Rumah lusuh dan redup menjadi tempat penghidupan Mbok Sarwi serta keluarga. Buruh cuci menjadi pekerjaan setianya dari tahun ke tahun, begitu juga dengan suami Mbok Sarwi, Mang Pulung sangat giat membecak.
"Besok bibi ke rumah yah neng, jam 10," teriak Mbok Sarwi pada Rinai yang baru saja meninggalkan rumahnya.
"Iyah mbok, nanti Rinai sampein sama mama yah," balas Rinai dengan suara nyaring dari kejauhan.

Mbok Sarwi memandangi punggung Rinai yang kian mengecil dan hilang. Ia pun masuk dalam rumah berlantai kuning.
"Ma, kenapa ga libur aja dulu? Mama baru aja sembuh," tanya Iroh, anak pertama Mbok Sarwi.
"Ya, udah tugas pembantu. Insya Allah besok ga kenapa-kenapa," jelasnya.

Bulan ramadhan, merupakan bulan berkah bagi setiap keluarga. THR dari majikan ia gunakan untuk membayar sewa rumah selama sebulan.
Ada hal yang mengganjal di hatinya, tapi selalu saja disingkirkan karena kebutuhan rumah tangga yang menumpuk tak terpenuhi.

"Ma, kenapa kita ga renovasi rumah aja ?," pinta Iroh memelas.

"Uang dari mana, Roh?. Urusan renovasi harus dari yang punya," jawabnya kesal.

"Ya gimana? Yang punya rumah ajah ngga mau," tukas Iroh.

"Udah kamu tuh jangan macam-macam," bentak Mbok Sarwi dengan nada meninggi.

Atap yang sudah lusuh dan berdebu membuat tidak nyaman siapa pun yang memandangnya. Warna merah sudah memudar digantikan hitam pekat.
Dinding-dinding retak, sebagai tanda sudah sangat tua rumah yang ditempati Mbok Sarwi.

"Semoga ada rijeki berlimpah bulan ramadhan ini," ucapnya dalam hati
**

Hari semakin sore, hujan pun tiada henti selama dua jam. Menjelang berbuka puasa, para ibu rumah tangga disibukkan menyiapkan makanan. Tapi, beda halnya dengan Mbok Sarwi. Ia sibuk membersihkan rumah. Menyiapkan ember, baskom, dan panci.

"Ma, mau sampe kapan kaya gini. Setiap hujan nampungin air, capek Ma," keluh Iroh.
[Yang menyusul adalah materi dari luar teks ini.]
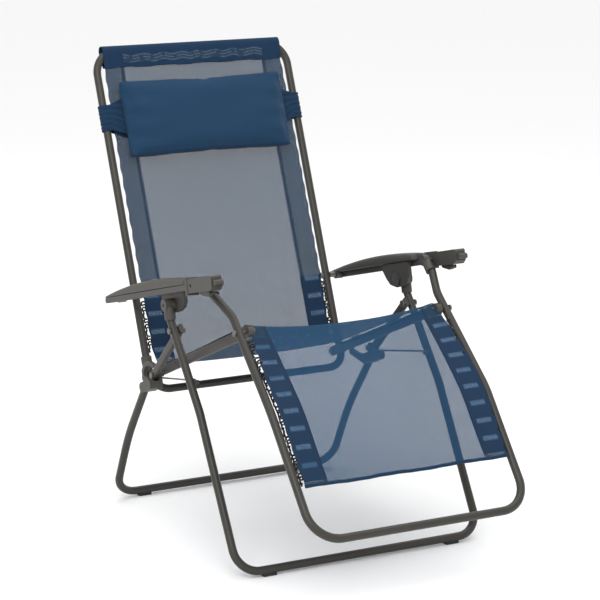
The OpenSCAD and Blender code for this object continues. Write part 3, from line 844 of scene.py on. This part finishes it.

"Ngga usah ngeluh mulu, kerjain aja," perintah Mbok Sarwi.

Adzan berkumandang, memanggil seluruh umat yang berpuasa untuk berbuka.

Alas rumah Mbok Sarwi tak terlihat, air menutupi lantai kuning rumah itu
Hujan yang turun sekian lamanya, merendam seluruh ruangan kontrakan.
Kasur kapuk tenggelam. Celah-celah atap yang bocor, membuat Mbok dan keluarganya berbuka seadanya. Dengan air putih dan biskuit yang tidak banyak.

Mbok Sarwi hanya bisa menangis dan merasa perih. Ada yang mengganjal di batinnya, kapan ia bisa menikmati berbuka walau hujan mengguyur deras?

Ia hanya bisa menelan mentah impian tersebut.
"Kenapa ga numpang ke bu Nani aja, Ma?," Iroh mengusulkan.

"Jangan, ngga enak kalo sampe harus numpang, ke majikkan" sanggah Mbok Sarwi.

Bagaimana pun Mbok Sarwi tetap bersyukur dengan keadannya, tanpa atap yang bisa melindunginya dari hujan pun ia masih bisa bahagia, asal bersama keluarga.